Figures exemplaires et communauté parfaite
p. 97-105
Texte intégral
21. Revolutions, nouveaux États et modèle prophetique : la communauté idéale de Tazrut
1La plupart des mouvements politico-religieux qui visaient à fonder un nouvel État et un ordre rompant avec celui en place dans le monde islamique médiéval ont prôné des règles de vie en société conçues comme un retour à l’idéal des origines prophétiques et annoncé une fin des temps synonyme d’avènement de la justice. La biographie des fondateurs de ces États suit souvent un modèle proche de l’hagiographie muhammadienne. Les Fatimides ne font pas exception, même si le modèle s’étend à Abū ‘Abd Allāh, missionnaire principal du mouvement au Maghreb (?-911).
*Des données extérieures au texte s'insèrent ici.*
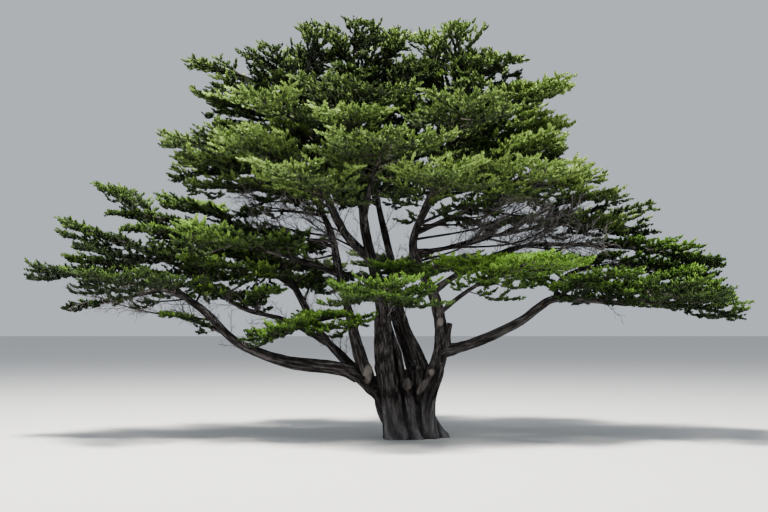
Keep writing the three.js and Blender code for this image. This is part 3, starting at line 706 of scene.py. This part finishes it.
# Smaller boughs that fill the crown between its shelves, with the same rows as the masses.
SMALL_BOUGHS = {
    "left_low": [
        ("left_low_bough", 0.7, (-8.9, -1, 4.5), 1.5, 0.6, 0.1, 0.1, -0.14),
        ("left_low_bough", 0.95, (-12.4, -0.6, 4.5), 1.3, 0.5, 0.35, 0, -0.14),
        ("left_back_stem", 0.84, (-7.5, -0.8, 6.1), 2, 0.9, 0.3, 0.1, 0.06),
        ("left_fork", 0.92, (-11.7, 0.6, 9.3), 1.4, 0.7, 0.4, 0.15, -0.16),
        ("left_low_bough", 1, (-12.3, -0.9, 6.25), 2.2, 0.8, 0.1, 0.1, -0.1),
        ("left_back_stem", 0.97, (-10.6, -0.2, 7.5), 2.8, 1, 0.05, 0.1, -0.1),
        ("left_back_stem", 1, (-11.3, 0.4, 8.2), 1.8, 0.7, 0.15, 0.1, -0.16),
        ("left_back_stem", 0.93, (-9.6, -0.6, 6.6), 2.6, 1, 0.1, 0.1, -0.1),
        ("left_riser", 0.9, (-6.3, -0.6, 7.9), 1.6, 0.6, 0.45, 0.1, -0.1),
        ("left_riser", 0.78, (-7, -0.2, 7.3), 2.4, 0.8, 0.25, 0.1, -0.1),
        ("left_riser", 0.8, (-5.3, -1.6, 6.75), 2.2, 0.8, 0.25, 0.1, -0.1)],
    "front_and_right_low": [
        ("centre_stem", 0.5, (-0.3, -3.6, 6.15), 2.8, 0.8, 0.3, 0.1, 0.08),
        ("left_riser", 0.5, (-3.4, -2.2, 3.75), 2, 0.8, 0.2, 0.1, 0.08),
        ("left_riser", 0.53, (-1.75, -1.9, 4), 1.7, 0.8, 0.2, 0.1, 0.08),
        ("right_low_bough", 0.98, (10.9, -1.5, 4.8), 3, 1.1, 0.02, 0.1, -0.02),
        ("right_low_bough", 0.9, (10.2, -0.9, 5.95), 2.6, 1, 0.2, 0.1, 0.04),
        ("right_stem", 0.6, (3.3, -3.2, 6), 2.2, 0.8, 0.1, 0.05, 0.4),
        ("right_low_bough", 0.62, (7.6, -2.2, 5.7), 2.6, 0.9, 0.1, 0.15, -0.02)],
    "crown_left": [
        ("centre_left_stem", 0.97, (-4.7, -0.4, 13.6), 1.8, 1.4, 0.05, 0.1, -0.06),
        ("centre_stem", 0.93, (-4.1, 0.9, 13.2), 2.8, 1.4, 0.05, 0.2, -0.1),
        ("centre_left_stem", 0.9, (-7.3, -0.7, 12.5), 3, 1.3, 0.05, 0.15, 0),
        ("centre_left_stem", 0.7, (-7.2, -0.3, 11.25), 2.8, 1, 0.2, 0.1, 0.14),
        ("centre_left_stem", 0.93, (-5.8, 0.3, 13.3), 2.4, 1.2, 0.1, 0.15, -0.1),
        ("centre_left_stem", 0.5, (-8.4, -0.7, 9.85), 3, 1.1, 0.25, 0.15, 0.14),
        ("centre_left_stem", 0.72, (-5, -1.6, 11), 2.8, 1.4, 0.1, 0.15, 0.14),
        ("left_riser", 0.97, (-8.2, -0.6, 8.9), 2.6, 1.2, 0.15, 0.05, 0.14),
        ("centre_stem", 0.97, (-1, 0.3, 14.7), 2, 1.6, 0.05, 0.1, -0.06)],
    "right_high": [
        ("right_stem", 0.9, (3.4, 0, 12.7), 2.2, 1.1, 0.1, 0.1, 0.04),
        ("right_high_fan", 0.5, (4.6, 0.4, 8.6), 2.6, 1, 0.1, 0.1, 0.5),
        ("right_stem", 0.72, (2.9, -0.8, 8.35), 2, 0.9, 0.2, 0.1, 0),
        ("right_high_fan", 0.8, (6.3, -0.6, 8.85), 3.2, 1.1, 0.1, 0.15, 0.5),
        ("right_stem", 0.78, (3.9, -1.6, 8.6), 2.8, 1, 0.15, 0.15, 0.4),
        ("right_stem", 0.85, (5.5, -0.3, 9.95), 2.8, 1.1, 0.1, 0.15, 0.1),
        ("right_stem", 0.94, (4.6, 0.4, 12.8), 2.6, 0.9, 0.1, 0.15, 0.34),
        ("right_stem", 0.9, (5, -0.5, 11.35), 2.6, 1.1, 0.1, 0.15, 0.34),
        ("right_mid_fan", 0.95, (7.9, 0.5, 7.4), 3, 1.2, 0.02, 0.12, 0.12),
        ("right_stem", 0.76, (4.2, 2.2, 10.9), 3.8, 1.6, 0.1, 0.15, 0.2)],
    "rear": [
        ("centre_left_stem", 0.6, (-6.4, 2.6, 10.6), 3.8, 1.6, 0.1, 0.15, -0.04),
        ("right_stem", 0.86, (3.6, 2.8, 12.2), 3.6, 1.6, 0.1, 0.15, -0.04)],
    "crown_front": [
        ("centre_stem", 0.88, (1, 0.3, 11.9), 3, 1.5, 0.1, 0.15, 0),
        ("centre_stem", 0.88, (-2.8, 0, 14.6), 2.4, 2, 0.1, 0.1, -0.06),
        ("right_stem", 0.9, (1.6, -0.2, 13.9), 2.2, 1.8, 0.1, 0.1, -0.06),
        ("right_stem", 0.93, (-0.6, 0.6, 12.6), 2.6, 1.4, 0.05, 0.1, 0),
        ("right_stem", 0.96, (-0.2, 0.4, 13.9), 2, 1.6, 0.05, 0.1, -0.06),
        ("centre_stem", 0.96, (1, -0.4, 13.1), 3, 1.6, 0.05, 0.15, -0.06),
        ("right_stem", 0.95, (0.2, -0.3, 14.6), 2.6, 1.8, 0.05, 0.1, -0.06),
        ("right_stem", 0.97, (2.4, 0.1, 14.15), 1.7, 1.4, 0.05, 0.1, -0.06),
        ("centre_stem", 0.8, (-2.2, -4.9, 11.1), 3, 0.7, 0.5, 0.1, 0.36)],
}
INNER_TURN = 2.4
INNER_SPREAD = 0.2
INNER_RISE = 0.45
INNER_WIDTH = 0.75
INNER_DEPTH = 0.45
INNER_BARE = 0.12
INNER_ARCH = 0.1
# Painted shade on the short boughs deep in the crown.
PAINTED_INNER_SHADE = -0.06
INNER_COARSENESS = 1.45
THIN_SIDES = 7
THIN_STEP = 0.15
THIN_FLUTE = 0.06
FIRST_SEED = 500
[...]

2Si la propagande (da‘wa*) fatimide n’est pas le premier mouvement originaire d’Orient à gagner le Maghreb et à y bâtir un État (cf. les kharijites de Tahart ou de Sijilmāsa), ni même le premier d’inspiration chiite (cf. les Idrissides), elle innove en fixant à l’imamat l’objectif de détruire les califats impies et de construire un empire. En outre, Rustamides et Idrissides s’étaient appuyés en partie sur les tribus berbères, mais dans un cadre urbain. Abū ‘ Abd Allāh fait le choix d’un cadre rural, périphérique, en suivant des pélerins Kutāma rencontrés à La Mekke en 893. Il développe en Petite Kabylie, à Ikjān, puis Tazrūt, jusqu’à la prise du pouvoir en 909, un nouvel État, c’est-à-dire un nouvel ordre du monde, à une échelle réduite, mais conçue comme exemplaire. Accueilli dans un cadre tribal, il en modifie les structures, au service du projet fatimide, en se référant à l’action accomplie à Médine par Muḥammad, selon la Tradition. Il est vrai que cet aspect est documenté avant tout par les sources pro-fatimides, mais s’il est difficile d’être certain que les choses se sont réellement passées ainsi, le mouvement a bien mis fin à la dynastie aghlabide, modifié durablement la situation politique au Maghreb, construit un empire, ce qui supposait au minimum un changement de conception de l’ordre du monde ; or, la doctrine ésotérique ismaïlienne était réservée à de rares initiés. En revanche, la fidélité à la famille de Muḥammad, dont se réclamaient les Fatimides, l’idéal prophétique d’égalitarisme et de piété et l’annonce d’un âge de justice se prêtaient mieux à enthousiasmer les foules.
3On ignore tout du Qāḍi al-Nu‘mān (?-973) avant son entrée au service du premier calife fatimide en 925. L’ismaïlisme de son père pourrait expliquer son ascension fulgurante : il est grand cadi*, sommet de la hiérarchie judiciaire du califat, dès 948. Véritable idéologue, il rédige de multiples traités afin démontrer la légitimité du califat aux non-ismaïliens et de consigner l’histoire idéalisée des débuts de la dynastie. Dispensant un enseignement élaboré en relation étroite avec l’imam fatimide, qui est le dépositaire de la doctrine, le Qāḍi al-Nu‘mān écrit, en 957-958, l’Iftitāḥ al-da‘wa [Les débuts de la mission], source majeure pour les débuts du mouvement fatimide dont il retrace les origines orientales.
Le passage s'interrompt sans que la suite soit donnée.